My local Quid Mart, not to be out done, no longer employs 'staff'; still less, 'workers'; oh, no. What they employ are 'team players'. Also, the team players do not report to a 'supervisor'; oh, no. They report instead to a 'team leader'. The team players are remunerated at minimum wage; and the team leader, since he carries a crushing load of responsibility, gets 'alf a quid more. They may be drudges; but they are team-playing drudges. You can't stack shelves as individuals; you must form a team first, much like the Navy Seals. Stacking shelves, after all, is just the same as Black Ops; only less dangerous.
Nowadays pretty much all job adverts say some such; for example, 'we are a team-oriented environment'; indeed, 'team' is used with a pious or reverential imputation: team-playing is next to Godliness. Personnel departments - nowadays rebranded as HR - have a template for all job adverts, in which 'team-playing skills' are specified as an essential facet. But if they're essential for all jobs, then why must they appear in all adverts? Why not take team-playing skills off, and just assume they're required? When Stan Laurel places a newspaper advert, it says, much to Oliver Hardy's vexation: 'Persons who aren't interested need not apply'. (Now look at the mess you've gotten us into.) I propose putting the same sentence on all job adverts. So many applications from people who don't want the job! We're told to avoid clichés when applying for jobs; but job adverts are replete with them; 'team-playing skills' is as hoary as it is hackneyed.
I found a c.v. left carelessly by our fax machine: the covering letter announced (piously), 'I am looking for an opportunity to use my team-playing skills'. If I made the hiring decisions around here, I’d say 'En garde!' He wrote that sentence, not because he wanted to use his team-playing skills, but because he wanted a job; and to get a job, he had to jump on to the team train. A recruiter once said to me, 'I can’t see the word "team" on your c.v.' I may have cast my eyes to the sky. There was a good reason why he didn't find it: it wasn’t there. I should've said, 'give it here - I'll write "team" on it, if it'll make you any happier'. Writing 'team player' on your c.v. does not make you a team player. It does, however, make you a conformist, a follower, and a kow-tower.
A colleague had a well-known preference for solitary work. If he told you what he was up to, it was strictly on a 'need to know' basis. Even so, he guaranteed a superior product; he was among the best engineers I ever knew - I used to address him as 'venerable sage'. Without his input, the product would've been so much poorer. It is perverse to lay down criteria that filter out a good set of brains.
Our office resounded all day to the mantra: 'team . . .team . . . team . . .' I'd call someone and get their voicemail: 'Hi, this is Joe Dunderhead, team-player.' 'Hi, this is Fred Aventaclue, team player'. 'Hi, this is George Neverthinkformeself, team player'. By the secretary's desk a small bookcase contained useful volumes. 'Relevant technical books?' I hear you ask eagerly. 'About engines, say?'. Well, not quite. 'How to lead a team'. 'Effective management of teams'. 'The team-orientated work place'. And that biggy, 'Cross-functional teams', taking the ideology to a whole new level.
Whenever there was a problem, someone would say: 'We have to form a team.' These moments reminded me of Mickey Rooney and Judy Garland, in their (team-playing) juvenilia.
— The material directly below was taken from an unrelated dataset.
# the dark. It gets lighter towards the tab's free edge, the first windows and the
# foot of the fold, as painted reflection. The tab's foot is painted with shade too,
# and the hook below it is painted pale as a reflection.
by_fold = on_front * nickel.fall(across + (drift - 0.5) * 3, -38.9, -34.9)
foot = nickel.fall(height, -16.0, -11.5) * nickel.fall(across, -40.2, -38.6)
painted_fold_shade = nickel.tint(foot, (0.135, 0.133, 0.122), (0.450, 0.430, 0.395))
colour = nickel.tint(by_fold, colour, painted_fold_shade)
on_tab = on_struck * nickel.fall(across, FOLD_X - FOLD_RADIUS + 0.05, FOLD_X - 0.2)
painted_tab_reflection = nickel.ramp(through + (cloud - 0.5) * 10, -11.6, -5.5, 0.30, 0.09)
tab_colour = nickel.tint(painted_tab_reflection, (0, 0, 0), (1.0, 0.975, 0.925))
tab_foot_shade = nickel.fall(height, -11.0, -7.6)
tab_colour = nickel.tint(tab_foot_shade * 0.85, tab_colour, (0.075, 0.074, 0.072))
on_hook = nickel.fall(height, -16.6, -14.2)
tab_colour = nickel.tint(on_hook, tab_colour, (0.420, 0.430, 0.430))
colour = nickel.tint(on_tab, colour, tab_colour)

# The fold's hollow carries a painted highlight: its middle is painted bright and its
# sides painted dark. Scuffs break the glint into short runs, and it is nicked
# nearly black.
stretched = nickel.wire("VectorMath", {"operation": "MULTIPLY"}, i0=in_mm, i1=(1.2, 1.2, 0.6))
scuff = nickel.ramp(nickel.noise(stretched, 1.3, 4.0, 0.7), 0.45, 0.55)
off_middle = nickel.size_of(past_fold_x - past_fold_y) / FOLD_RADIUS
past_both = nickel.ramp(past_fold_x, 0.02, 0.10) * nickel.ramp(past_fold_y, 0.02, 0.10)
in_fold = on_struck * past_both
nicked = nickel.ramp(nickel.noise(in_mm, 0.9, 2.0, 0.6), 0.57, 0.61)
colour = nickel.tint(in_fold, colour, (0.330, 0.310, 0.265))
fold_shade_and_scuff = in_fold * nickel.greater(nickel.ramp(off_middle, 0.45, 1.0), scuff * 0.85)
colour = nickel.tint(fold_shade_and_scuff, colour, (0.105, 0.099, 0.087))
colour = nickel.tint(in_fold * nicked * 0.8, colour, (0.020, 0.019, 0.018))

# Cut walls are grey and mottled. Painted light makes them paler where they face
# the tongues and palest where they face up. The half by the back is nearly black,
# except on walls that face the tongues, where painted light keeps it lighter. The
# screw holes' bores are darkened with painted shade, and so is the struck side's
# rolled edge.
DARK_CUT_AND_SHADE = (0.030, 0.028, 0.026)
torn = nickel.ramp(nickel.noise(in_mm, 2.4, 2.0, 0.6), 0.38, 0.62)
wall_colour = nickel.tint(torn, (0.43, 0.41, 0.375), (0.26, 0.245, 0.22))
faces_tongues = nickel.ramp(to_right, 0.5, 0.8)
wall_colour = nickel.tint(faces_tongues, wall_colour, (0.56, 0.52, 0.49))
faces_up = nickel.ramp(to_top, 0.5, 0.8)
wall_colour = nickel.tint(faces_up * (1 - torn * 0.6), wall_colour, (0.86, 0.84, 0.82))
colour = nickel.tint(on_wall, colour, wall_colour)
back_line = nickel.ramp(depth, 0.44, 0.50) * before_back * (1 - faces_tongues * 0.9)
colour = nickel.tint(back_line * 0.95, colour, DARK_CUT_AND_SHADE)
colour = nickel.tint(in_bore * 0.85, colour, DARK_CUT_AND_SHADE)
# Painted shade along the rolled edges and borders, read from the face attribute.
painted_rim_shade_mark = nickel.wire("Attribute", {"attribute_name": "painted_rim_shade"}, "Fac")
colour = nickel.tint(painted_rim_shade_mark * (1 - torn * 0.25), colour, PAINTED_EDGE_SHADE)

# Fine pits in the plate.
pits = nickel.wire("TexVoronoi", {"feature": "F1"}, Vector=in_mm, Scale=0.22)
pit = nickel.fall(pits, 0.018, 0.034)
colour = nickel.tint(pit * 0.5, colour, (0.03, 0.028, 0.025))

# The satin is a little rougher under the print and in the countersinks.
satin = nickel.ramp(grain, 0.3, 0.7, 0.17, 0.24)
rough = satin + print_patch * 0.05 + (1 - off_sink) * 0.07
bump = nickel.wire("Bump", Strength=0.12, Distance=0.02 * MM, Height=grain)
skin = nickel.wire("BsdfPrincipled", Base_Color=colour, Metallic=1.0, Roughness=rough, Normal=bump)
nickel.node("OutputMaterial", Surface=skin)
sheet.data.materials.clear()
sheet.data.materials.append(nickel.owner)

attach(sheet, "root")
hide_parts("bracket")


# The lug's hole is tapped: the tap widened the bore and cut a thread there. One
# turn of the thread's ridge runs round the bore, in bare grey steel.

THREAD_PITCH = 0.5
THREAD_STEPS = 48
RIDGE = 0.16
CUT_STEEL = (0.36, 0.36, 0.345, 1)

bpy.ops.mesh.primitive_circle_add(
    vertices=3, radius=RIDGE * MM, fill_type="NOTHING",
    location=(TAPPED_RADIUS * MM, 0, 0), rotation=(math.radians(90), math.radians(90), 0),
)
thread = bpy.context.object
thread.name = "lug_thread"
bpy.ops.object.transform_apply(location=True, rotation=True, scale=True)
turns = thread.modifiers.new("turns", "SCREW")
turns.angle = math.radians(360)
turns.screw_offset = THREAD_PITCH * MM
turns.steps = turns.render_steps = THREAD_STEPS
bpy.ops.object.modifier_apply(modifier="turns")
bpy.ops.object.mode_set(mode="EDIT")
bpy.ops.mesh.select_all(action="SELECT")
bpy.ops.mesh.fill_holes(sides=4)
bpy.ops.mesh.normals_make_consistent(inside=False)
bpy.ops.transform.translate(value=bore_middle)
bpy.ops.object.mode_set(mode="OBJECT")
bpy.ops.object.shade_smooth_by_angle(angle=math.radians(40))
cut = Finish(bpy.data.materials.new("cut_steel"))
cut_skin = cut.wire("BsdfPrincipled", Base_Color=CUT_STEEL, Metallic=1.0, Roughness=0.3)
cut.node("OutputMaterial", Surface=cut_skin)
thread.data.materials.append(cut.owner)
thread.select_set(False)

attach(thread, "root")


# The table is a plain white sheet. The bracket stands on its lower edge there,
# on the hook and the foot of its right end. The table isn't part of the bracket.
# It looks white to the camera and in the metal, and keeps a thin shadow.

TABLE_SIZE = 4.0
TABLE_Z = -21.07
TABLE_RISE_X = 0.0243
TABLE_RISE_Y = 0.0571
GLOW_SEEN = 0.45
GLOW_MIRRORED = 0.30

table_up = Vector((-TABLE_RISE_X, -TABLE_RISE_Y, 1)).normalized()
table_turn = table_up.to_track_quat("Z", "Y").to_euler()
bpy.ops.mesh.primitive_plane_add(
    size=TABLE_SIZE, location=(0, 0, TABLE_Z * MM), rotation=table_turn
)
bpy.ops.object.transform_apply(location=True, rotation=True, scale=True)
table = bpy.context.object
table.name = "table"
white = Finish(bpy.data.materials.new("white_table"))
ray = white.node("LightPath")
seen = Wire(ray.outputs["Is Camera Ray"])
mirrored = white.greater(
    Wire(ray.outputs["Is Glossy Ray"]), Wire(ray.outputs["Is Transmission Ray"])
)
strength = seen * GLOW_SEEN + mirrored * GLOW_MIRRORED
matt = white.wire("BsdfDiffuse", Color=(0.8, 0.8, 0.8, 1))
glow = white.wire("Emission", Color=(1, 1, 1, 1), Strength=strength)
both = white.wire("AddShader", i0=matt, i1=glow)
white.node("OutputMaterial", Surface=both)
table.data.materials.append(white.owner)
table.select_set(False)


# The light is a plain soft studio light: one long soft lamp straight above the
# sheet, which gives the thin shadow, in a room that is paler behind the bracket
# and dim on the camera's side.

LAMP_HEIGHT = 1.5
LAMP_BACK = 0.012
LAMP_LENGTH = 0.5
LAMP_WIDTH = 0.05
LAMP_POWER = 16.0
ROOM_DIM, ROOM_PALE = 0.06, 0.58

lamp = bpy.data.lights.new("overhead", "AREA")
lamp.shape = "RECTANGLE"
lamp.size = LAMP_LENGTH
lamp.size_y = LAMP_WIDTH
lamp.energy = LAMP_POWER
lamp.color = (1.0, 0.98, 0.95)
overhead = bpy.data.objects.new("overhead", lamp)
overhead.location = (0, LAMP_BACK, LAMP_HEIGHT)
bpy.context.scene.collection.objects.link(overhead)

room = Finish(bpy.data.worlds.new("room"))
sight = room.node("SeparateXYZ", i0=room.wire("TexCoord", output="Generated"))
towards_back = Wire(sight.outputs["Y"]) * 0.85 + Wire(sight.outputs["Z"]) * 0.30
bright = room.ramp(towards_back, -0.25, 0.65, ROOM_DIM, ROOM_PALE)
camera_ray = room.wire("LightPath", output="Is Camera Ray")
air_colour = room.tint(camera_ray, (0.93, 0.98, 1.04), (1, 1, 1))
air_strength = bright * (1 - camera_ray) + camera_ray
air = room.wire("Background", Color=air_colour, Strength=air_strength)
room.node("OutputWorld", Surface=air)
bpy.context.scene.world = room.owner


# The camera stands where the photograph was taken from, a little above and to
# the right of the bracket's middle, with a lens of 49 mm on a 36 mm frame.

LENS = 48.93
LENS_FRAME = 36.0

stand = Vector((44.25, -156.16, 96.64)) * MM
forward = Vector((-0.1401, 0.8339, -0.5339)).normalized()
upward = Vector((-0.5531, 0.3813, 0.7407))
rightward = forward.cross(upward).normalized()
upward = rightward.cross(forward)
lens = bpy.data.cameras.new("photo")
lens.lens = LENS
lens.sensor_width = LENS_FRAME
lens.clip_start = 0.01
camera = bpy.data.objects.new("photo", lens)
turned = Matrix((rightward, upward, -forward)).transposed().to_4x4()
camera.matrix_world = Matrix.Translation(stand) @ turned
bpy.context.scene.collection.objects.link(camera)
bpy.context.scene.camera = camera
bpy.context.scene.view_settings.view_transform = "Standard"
In every film, there's a point at which Mickey Rooney says, 'Let's put on a show'. The camera then focuses on Judy Garland’s face, on which the excitement grows and grows, as Mickey Rooney expatiates on the costumes, the music, the dancing, until the poor girl is jumping up and down.
Like all sponged-up ideologies, the team obsession lacks all conceivable limits: teamwork is good, therefore more teamwork is always better. Whenever I'm confronted by a sponged-up ideology, whenever I'm told 'that's the way it must be', I tend to filter it through my own intellect. Well, when I ran this 'team stuff' through my own intellect, it asked me whether we played football or basketball. I said 'no, we design internal-combustion engines'. And my intellect replied, 'Hm', while placing thumb and forefinger on its chin.
My suspicion is this: those with no technical aptitude will find other ways to show how really, really useful they are - and this brings me my boss, who I'll call Joe Dunderhead. One time he'd just returned from this course about, unsurprisingly, 'team work'. 'It's definitely the way to go', he gushed. 'We're still not doing enough teamwork'. I was fairly successful, I think, at keeping away the derisive smile that tried to settle on my face. What our workplace desperately needed was technical know-how. The team, after all, must know the direction in which to kick the ball, and the skill with which to kick it. Here was my boss extolling teamwork, when he did not know how to use a voltmeter.
I overheard a colleague on the phone: 'To get a job around here, you have to say "team" as many times as possible at your interview. You just say, "Team team team team team team" '. At job interviews, supervisors like Joe Dunderhead would make a tick for each avowal, and gave the job to the most-ticked candidate. This 'team stuff' was indeed mentioned at my own interview. Someone, it may have been SS-Obersturmführer, announced: 'a PhD is not obtained through teamwork', turning on me his facially censorious rebuke. My position, is that when criteria shut out useful people, then managers - who after all put those criteria in place - are damaging the business they are supposed to be safeguarding.
From time to time the denunciation of political undesirables is necessary, for which sponged-up ideologies provide invaluable pretexts. Alan Usefulguy was among the best technicians I ever worked with, an unmistakable asset to our employer - and an equally unmistakable team player, if ever there was one; but he was also a political undesirable. (He had the great misfortune to be smarter than his own boss). How do you denounce a political undesirable? That is easy, there's a stock phrase: 'You’re not a team player'. I should say that, contrary to what the reader probably expects, I was never thus impeached; but I did behave from time to time like a dangerous counter-revolutionary. You see, there were several significant technical problems that I, erm, solved on my own. What team players do not do, is retire to a corner and then emerge sometime later with the solution to a problem which team-players have found intractable, notwithstanding their team-playing skills. Four legs are good, six legs better, eight better still; but two legs are sometimes annoyingly useful.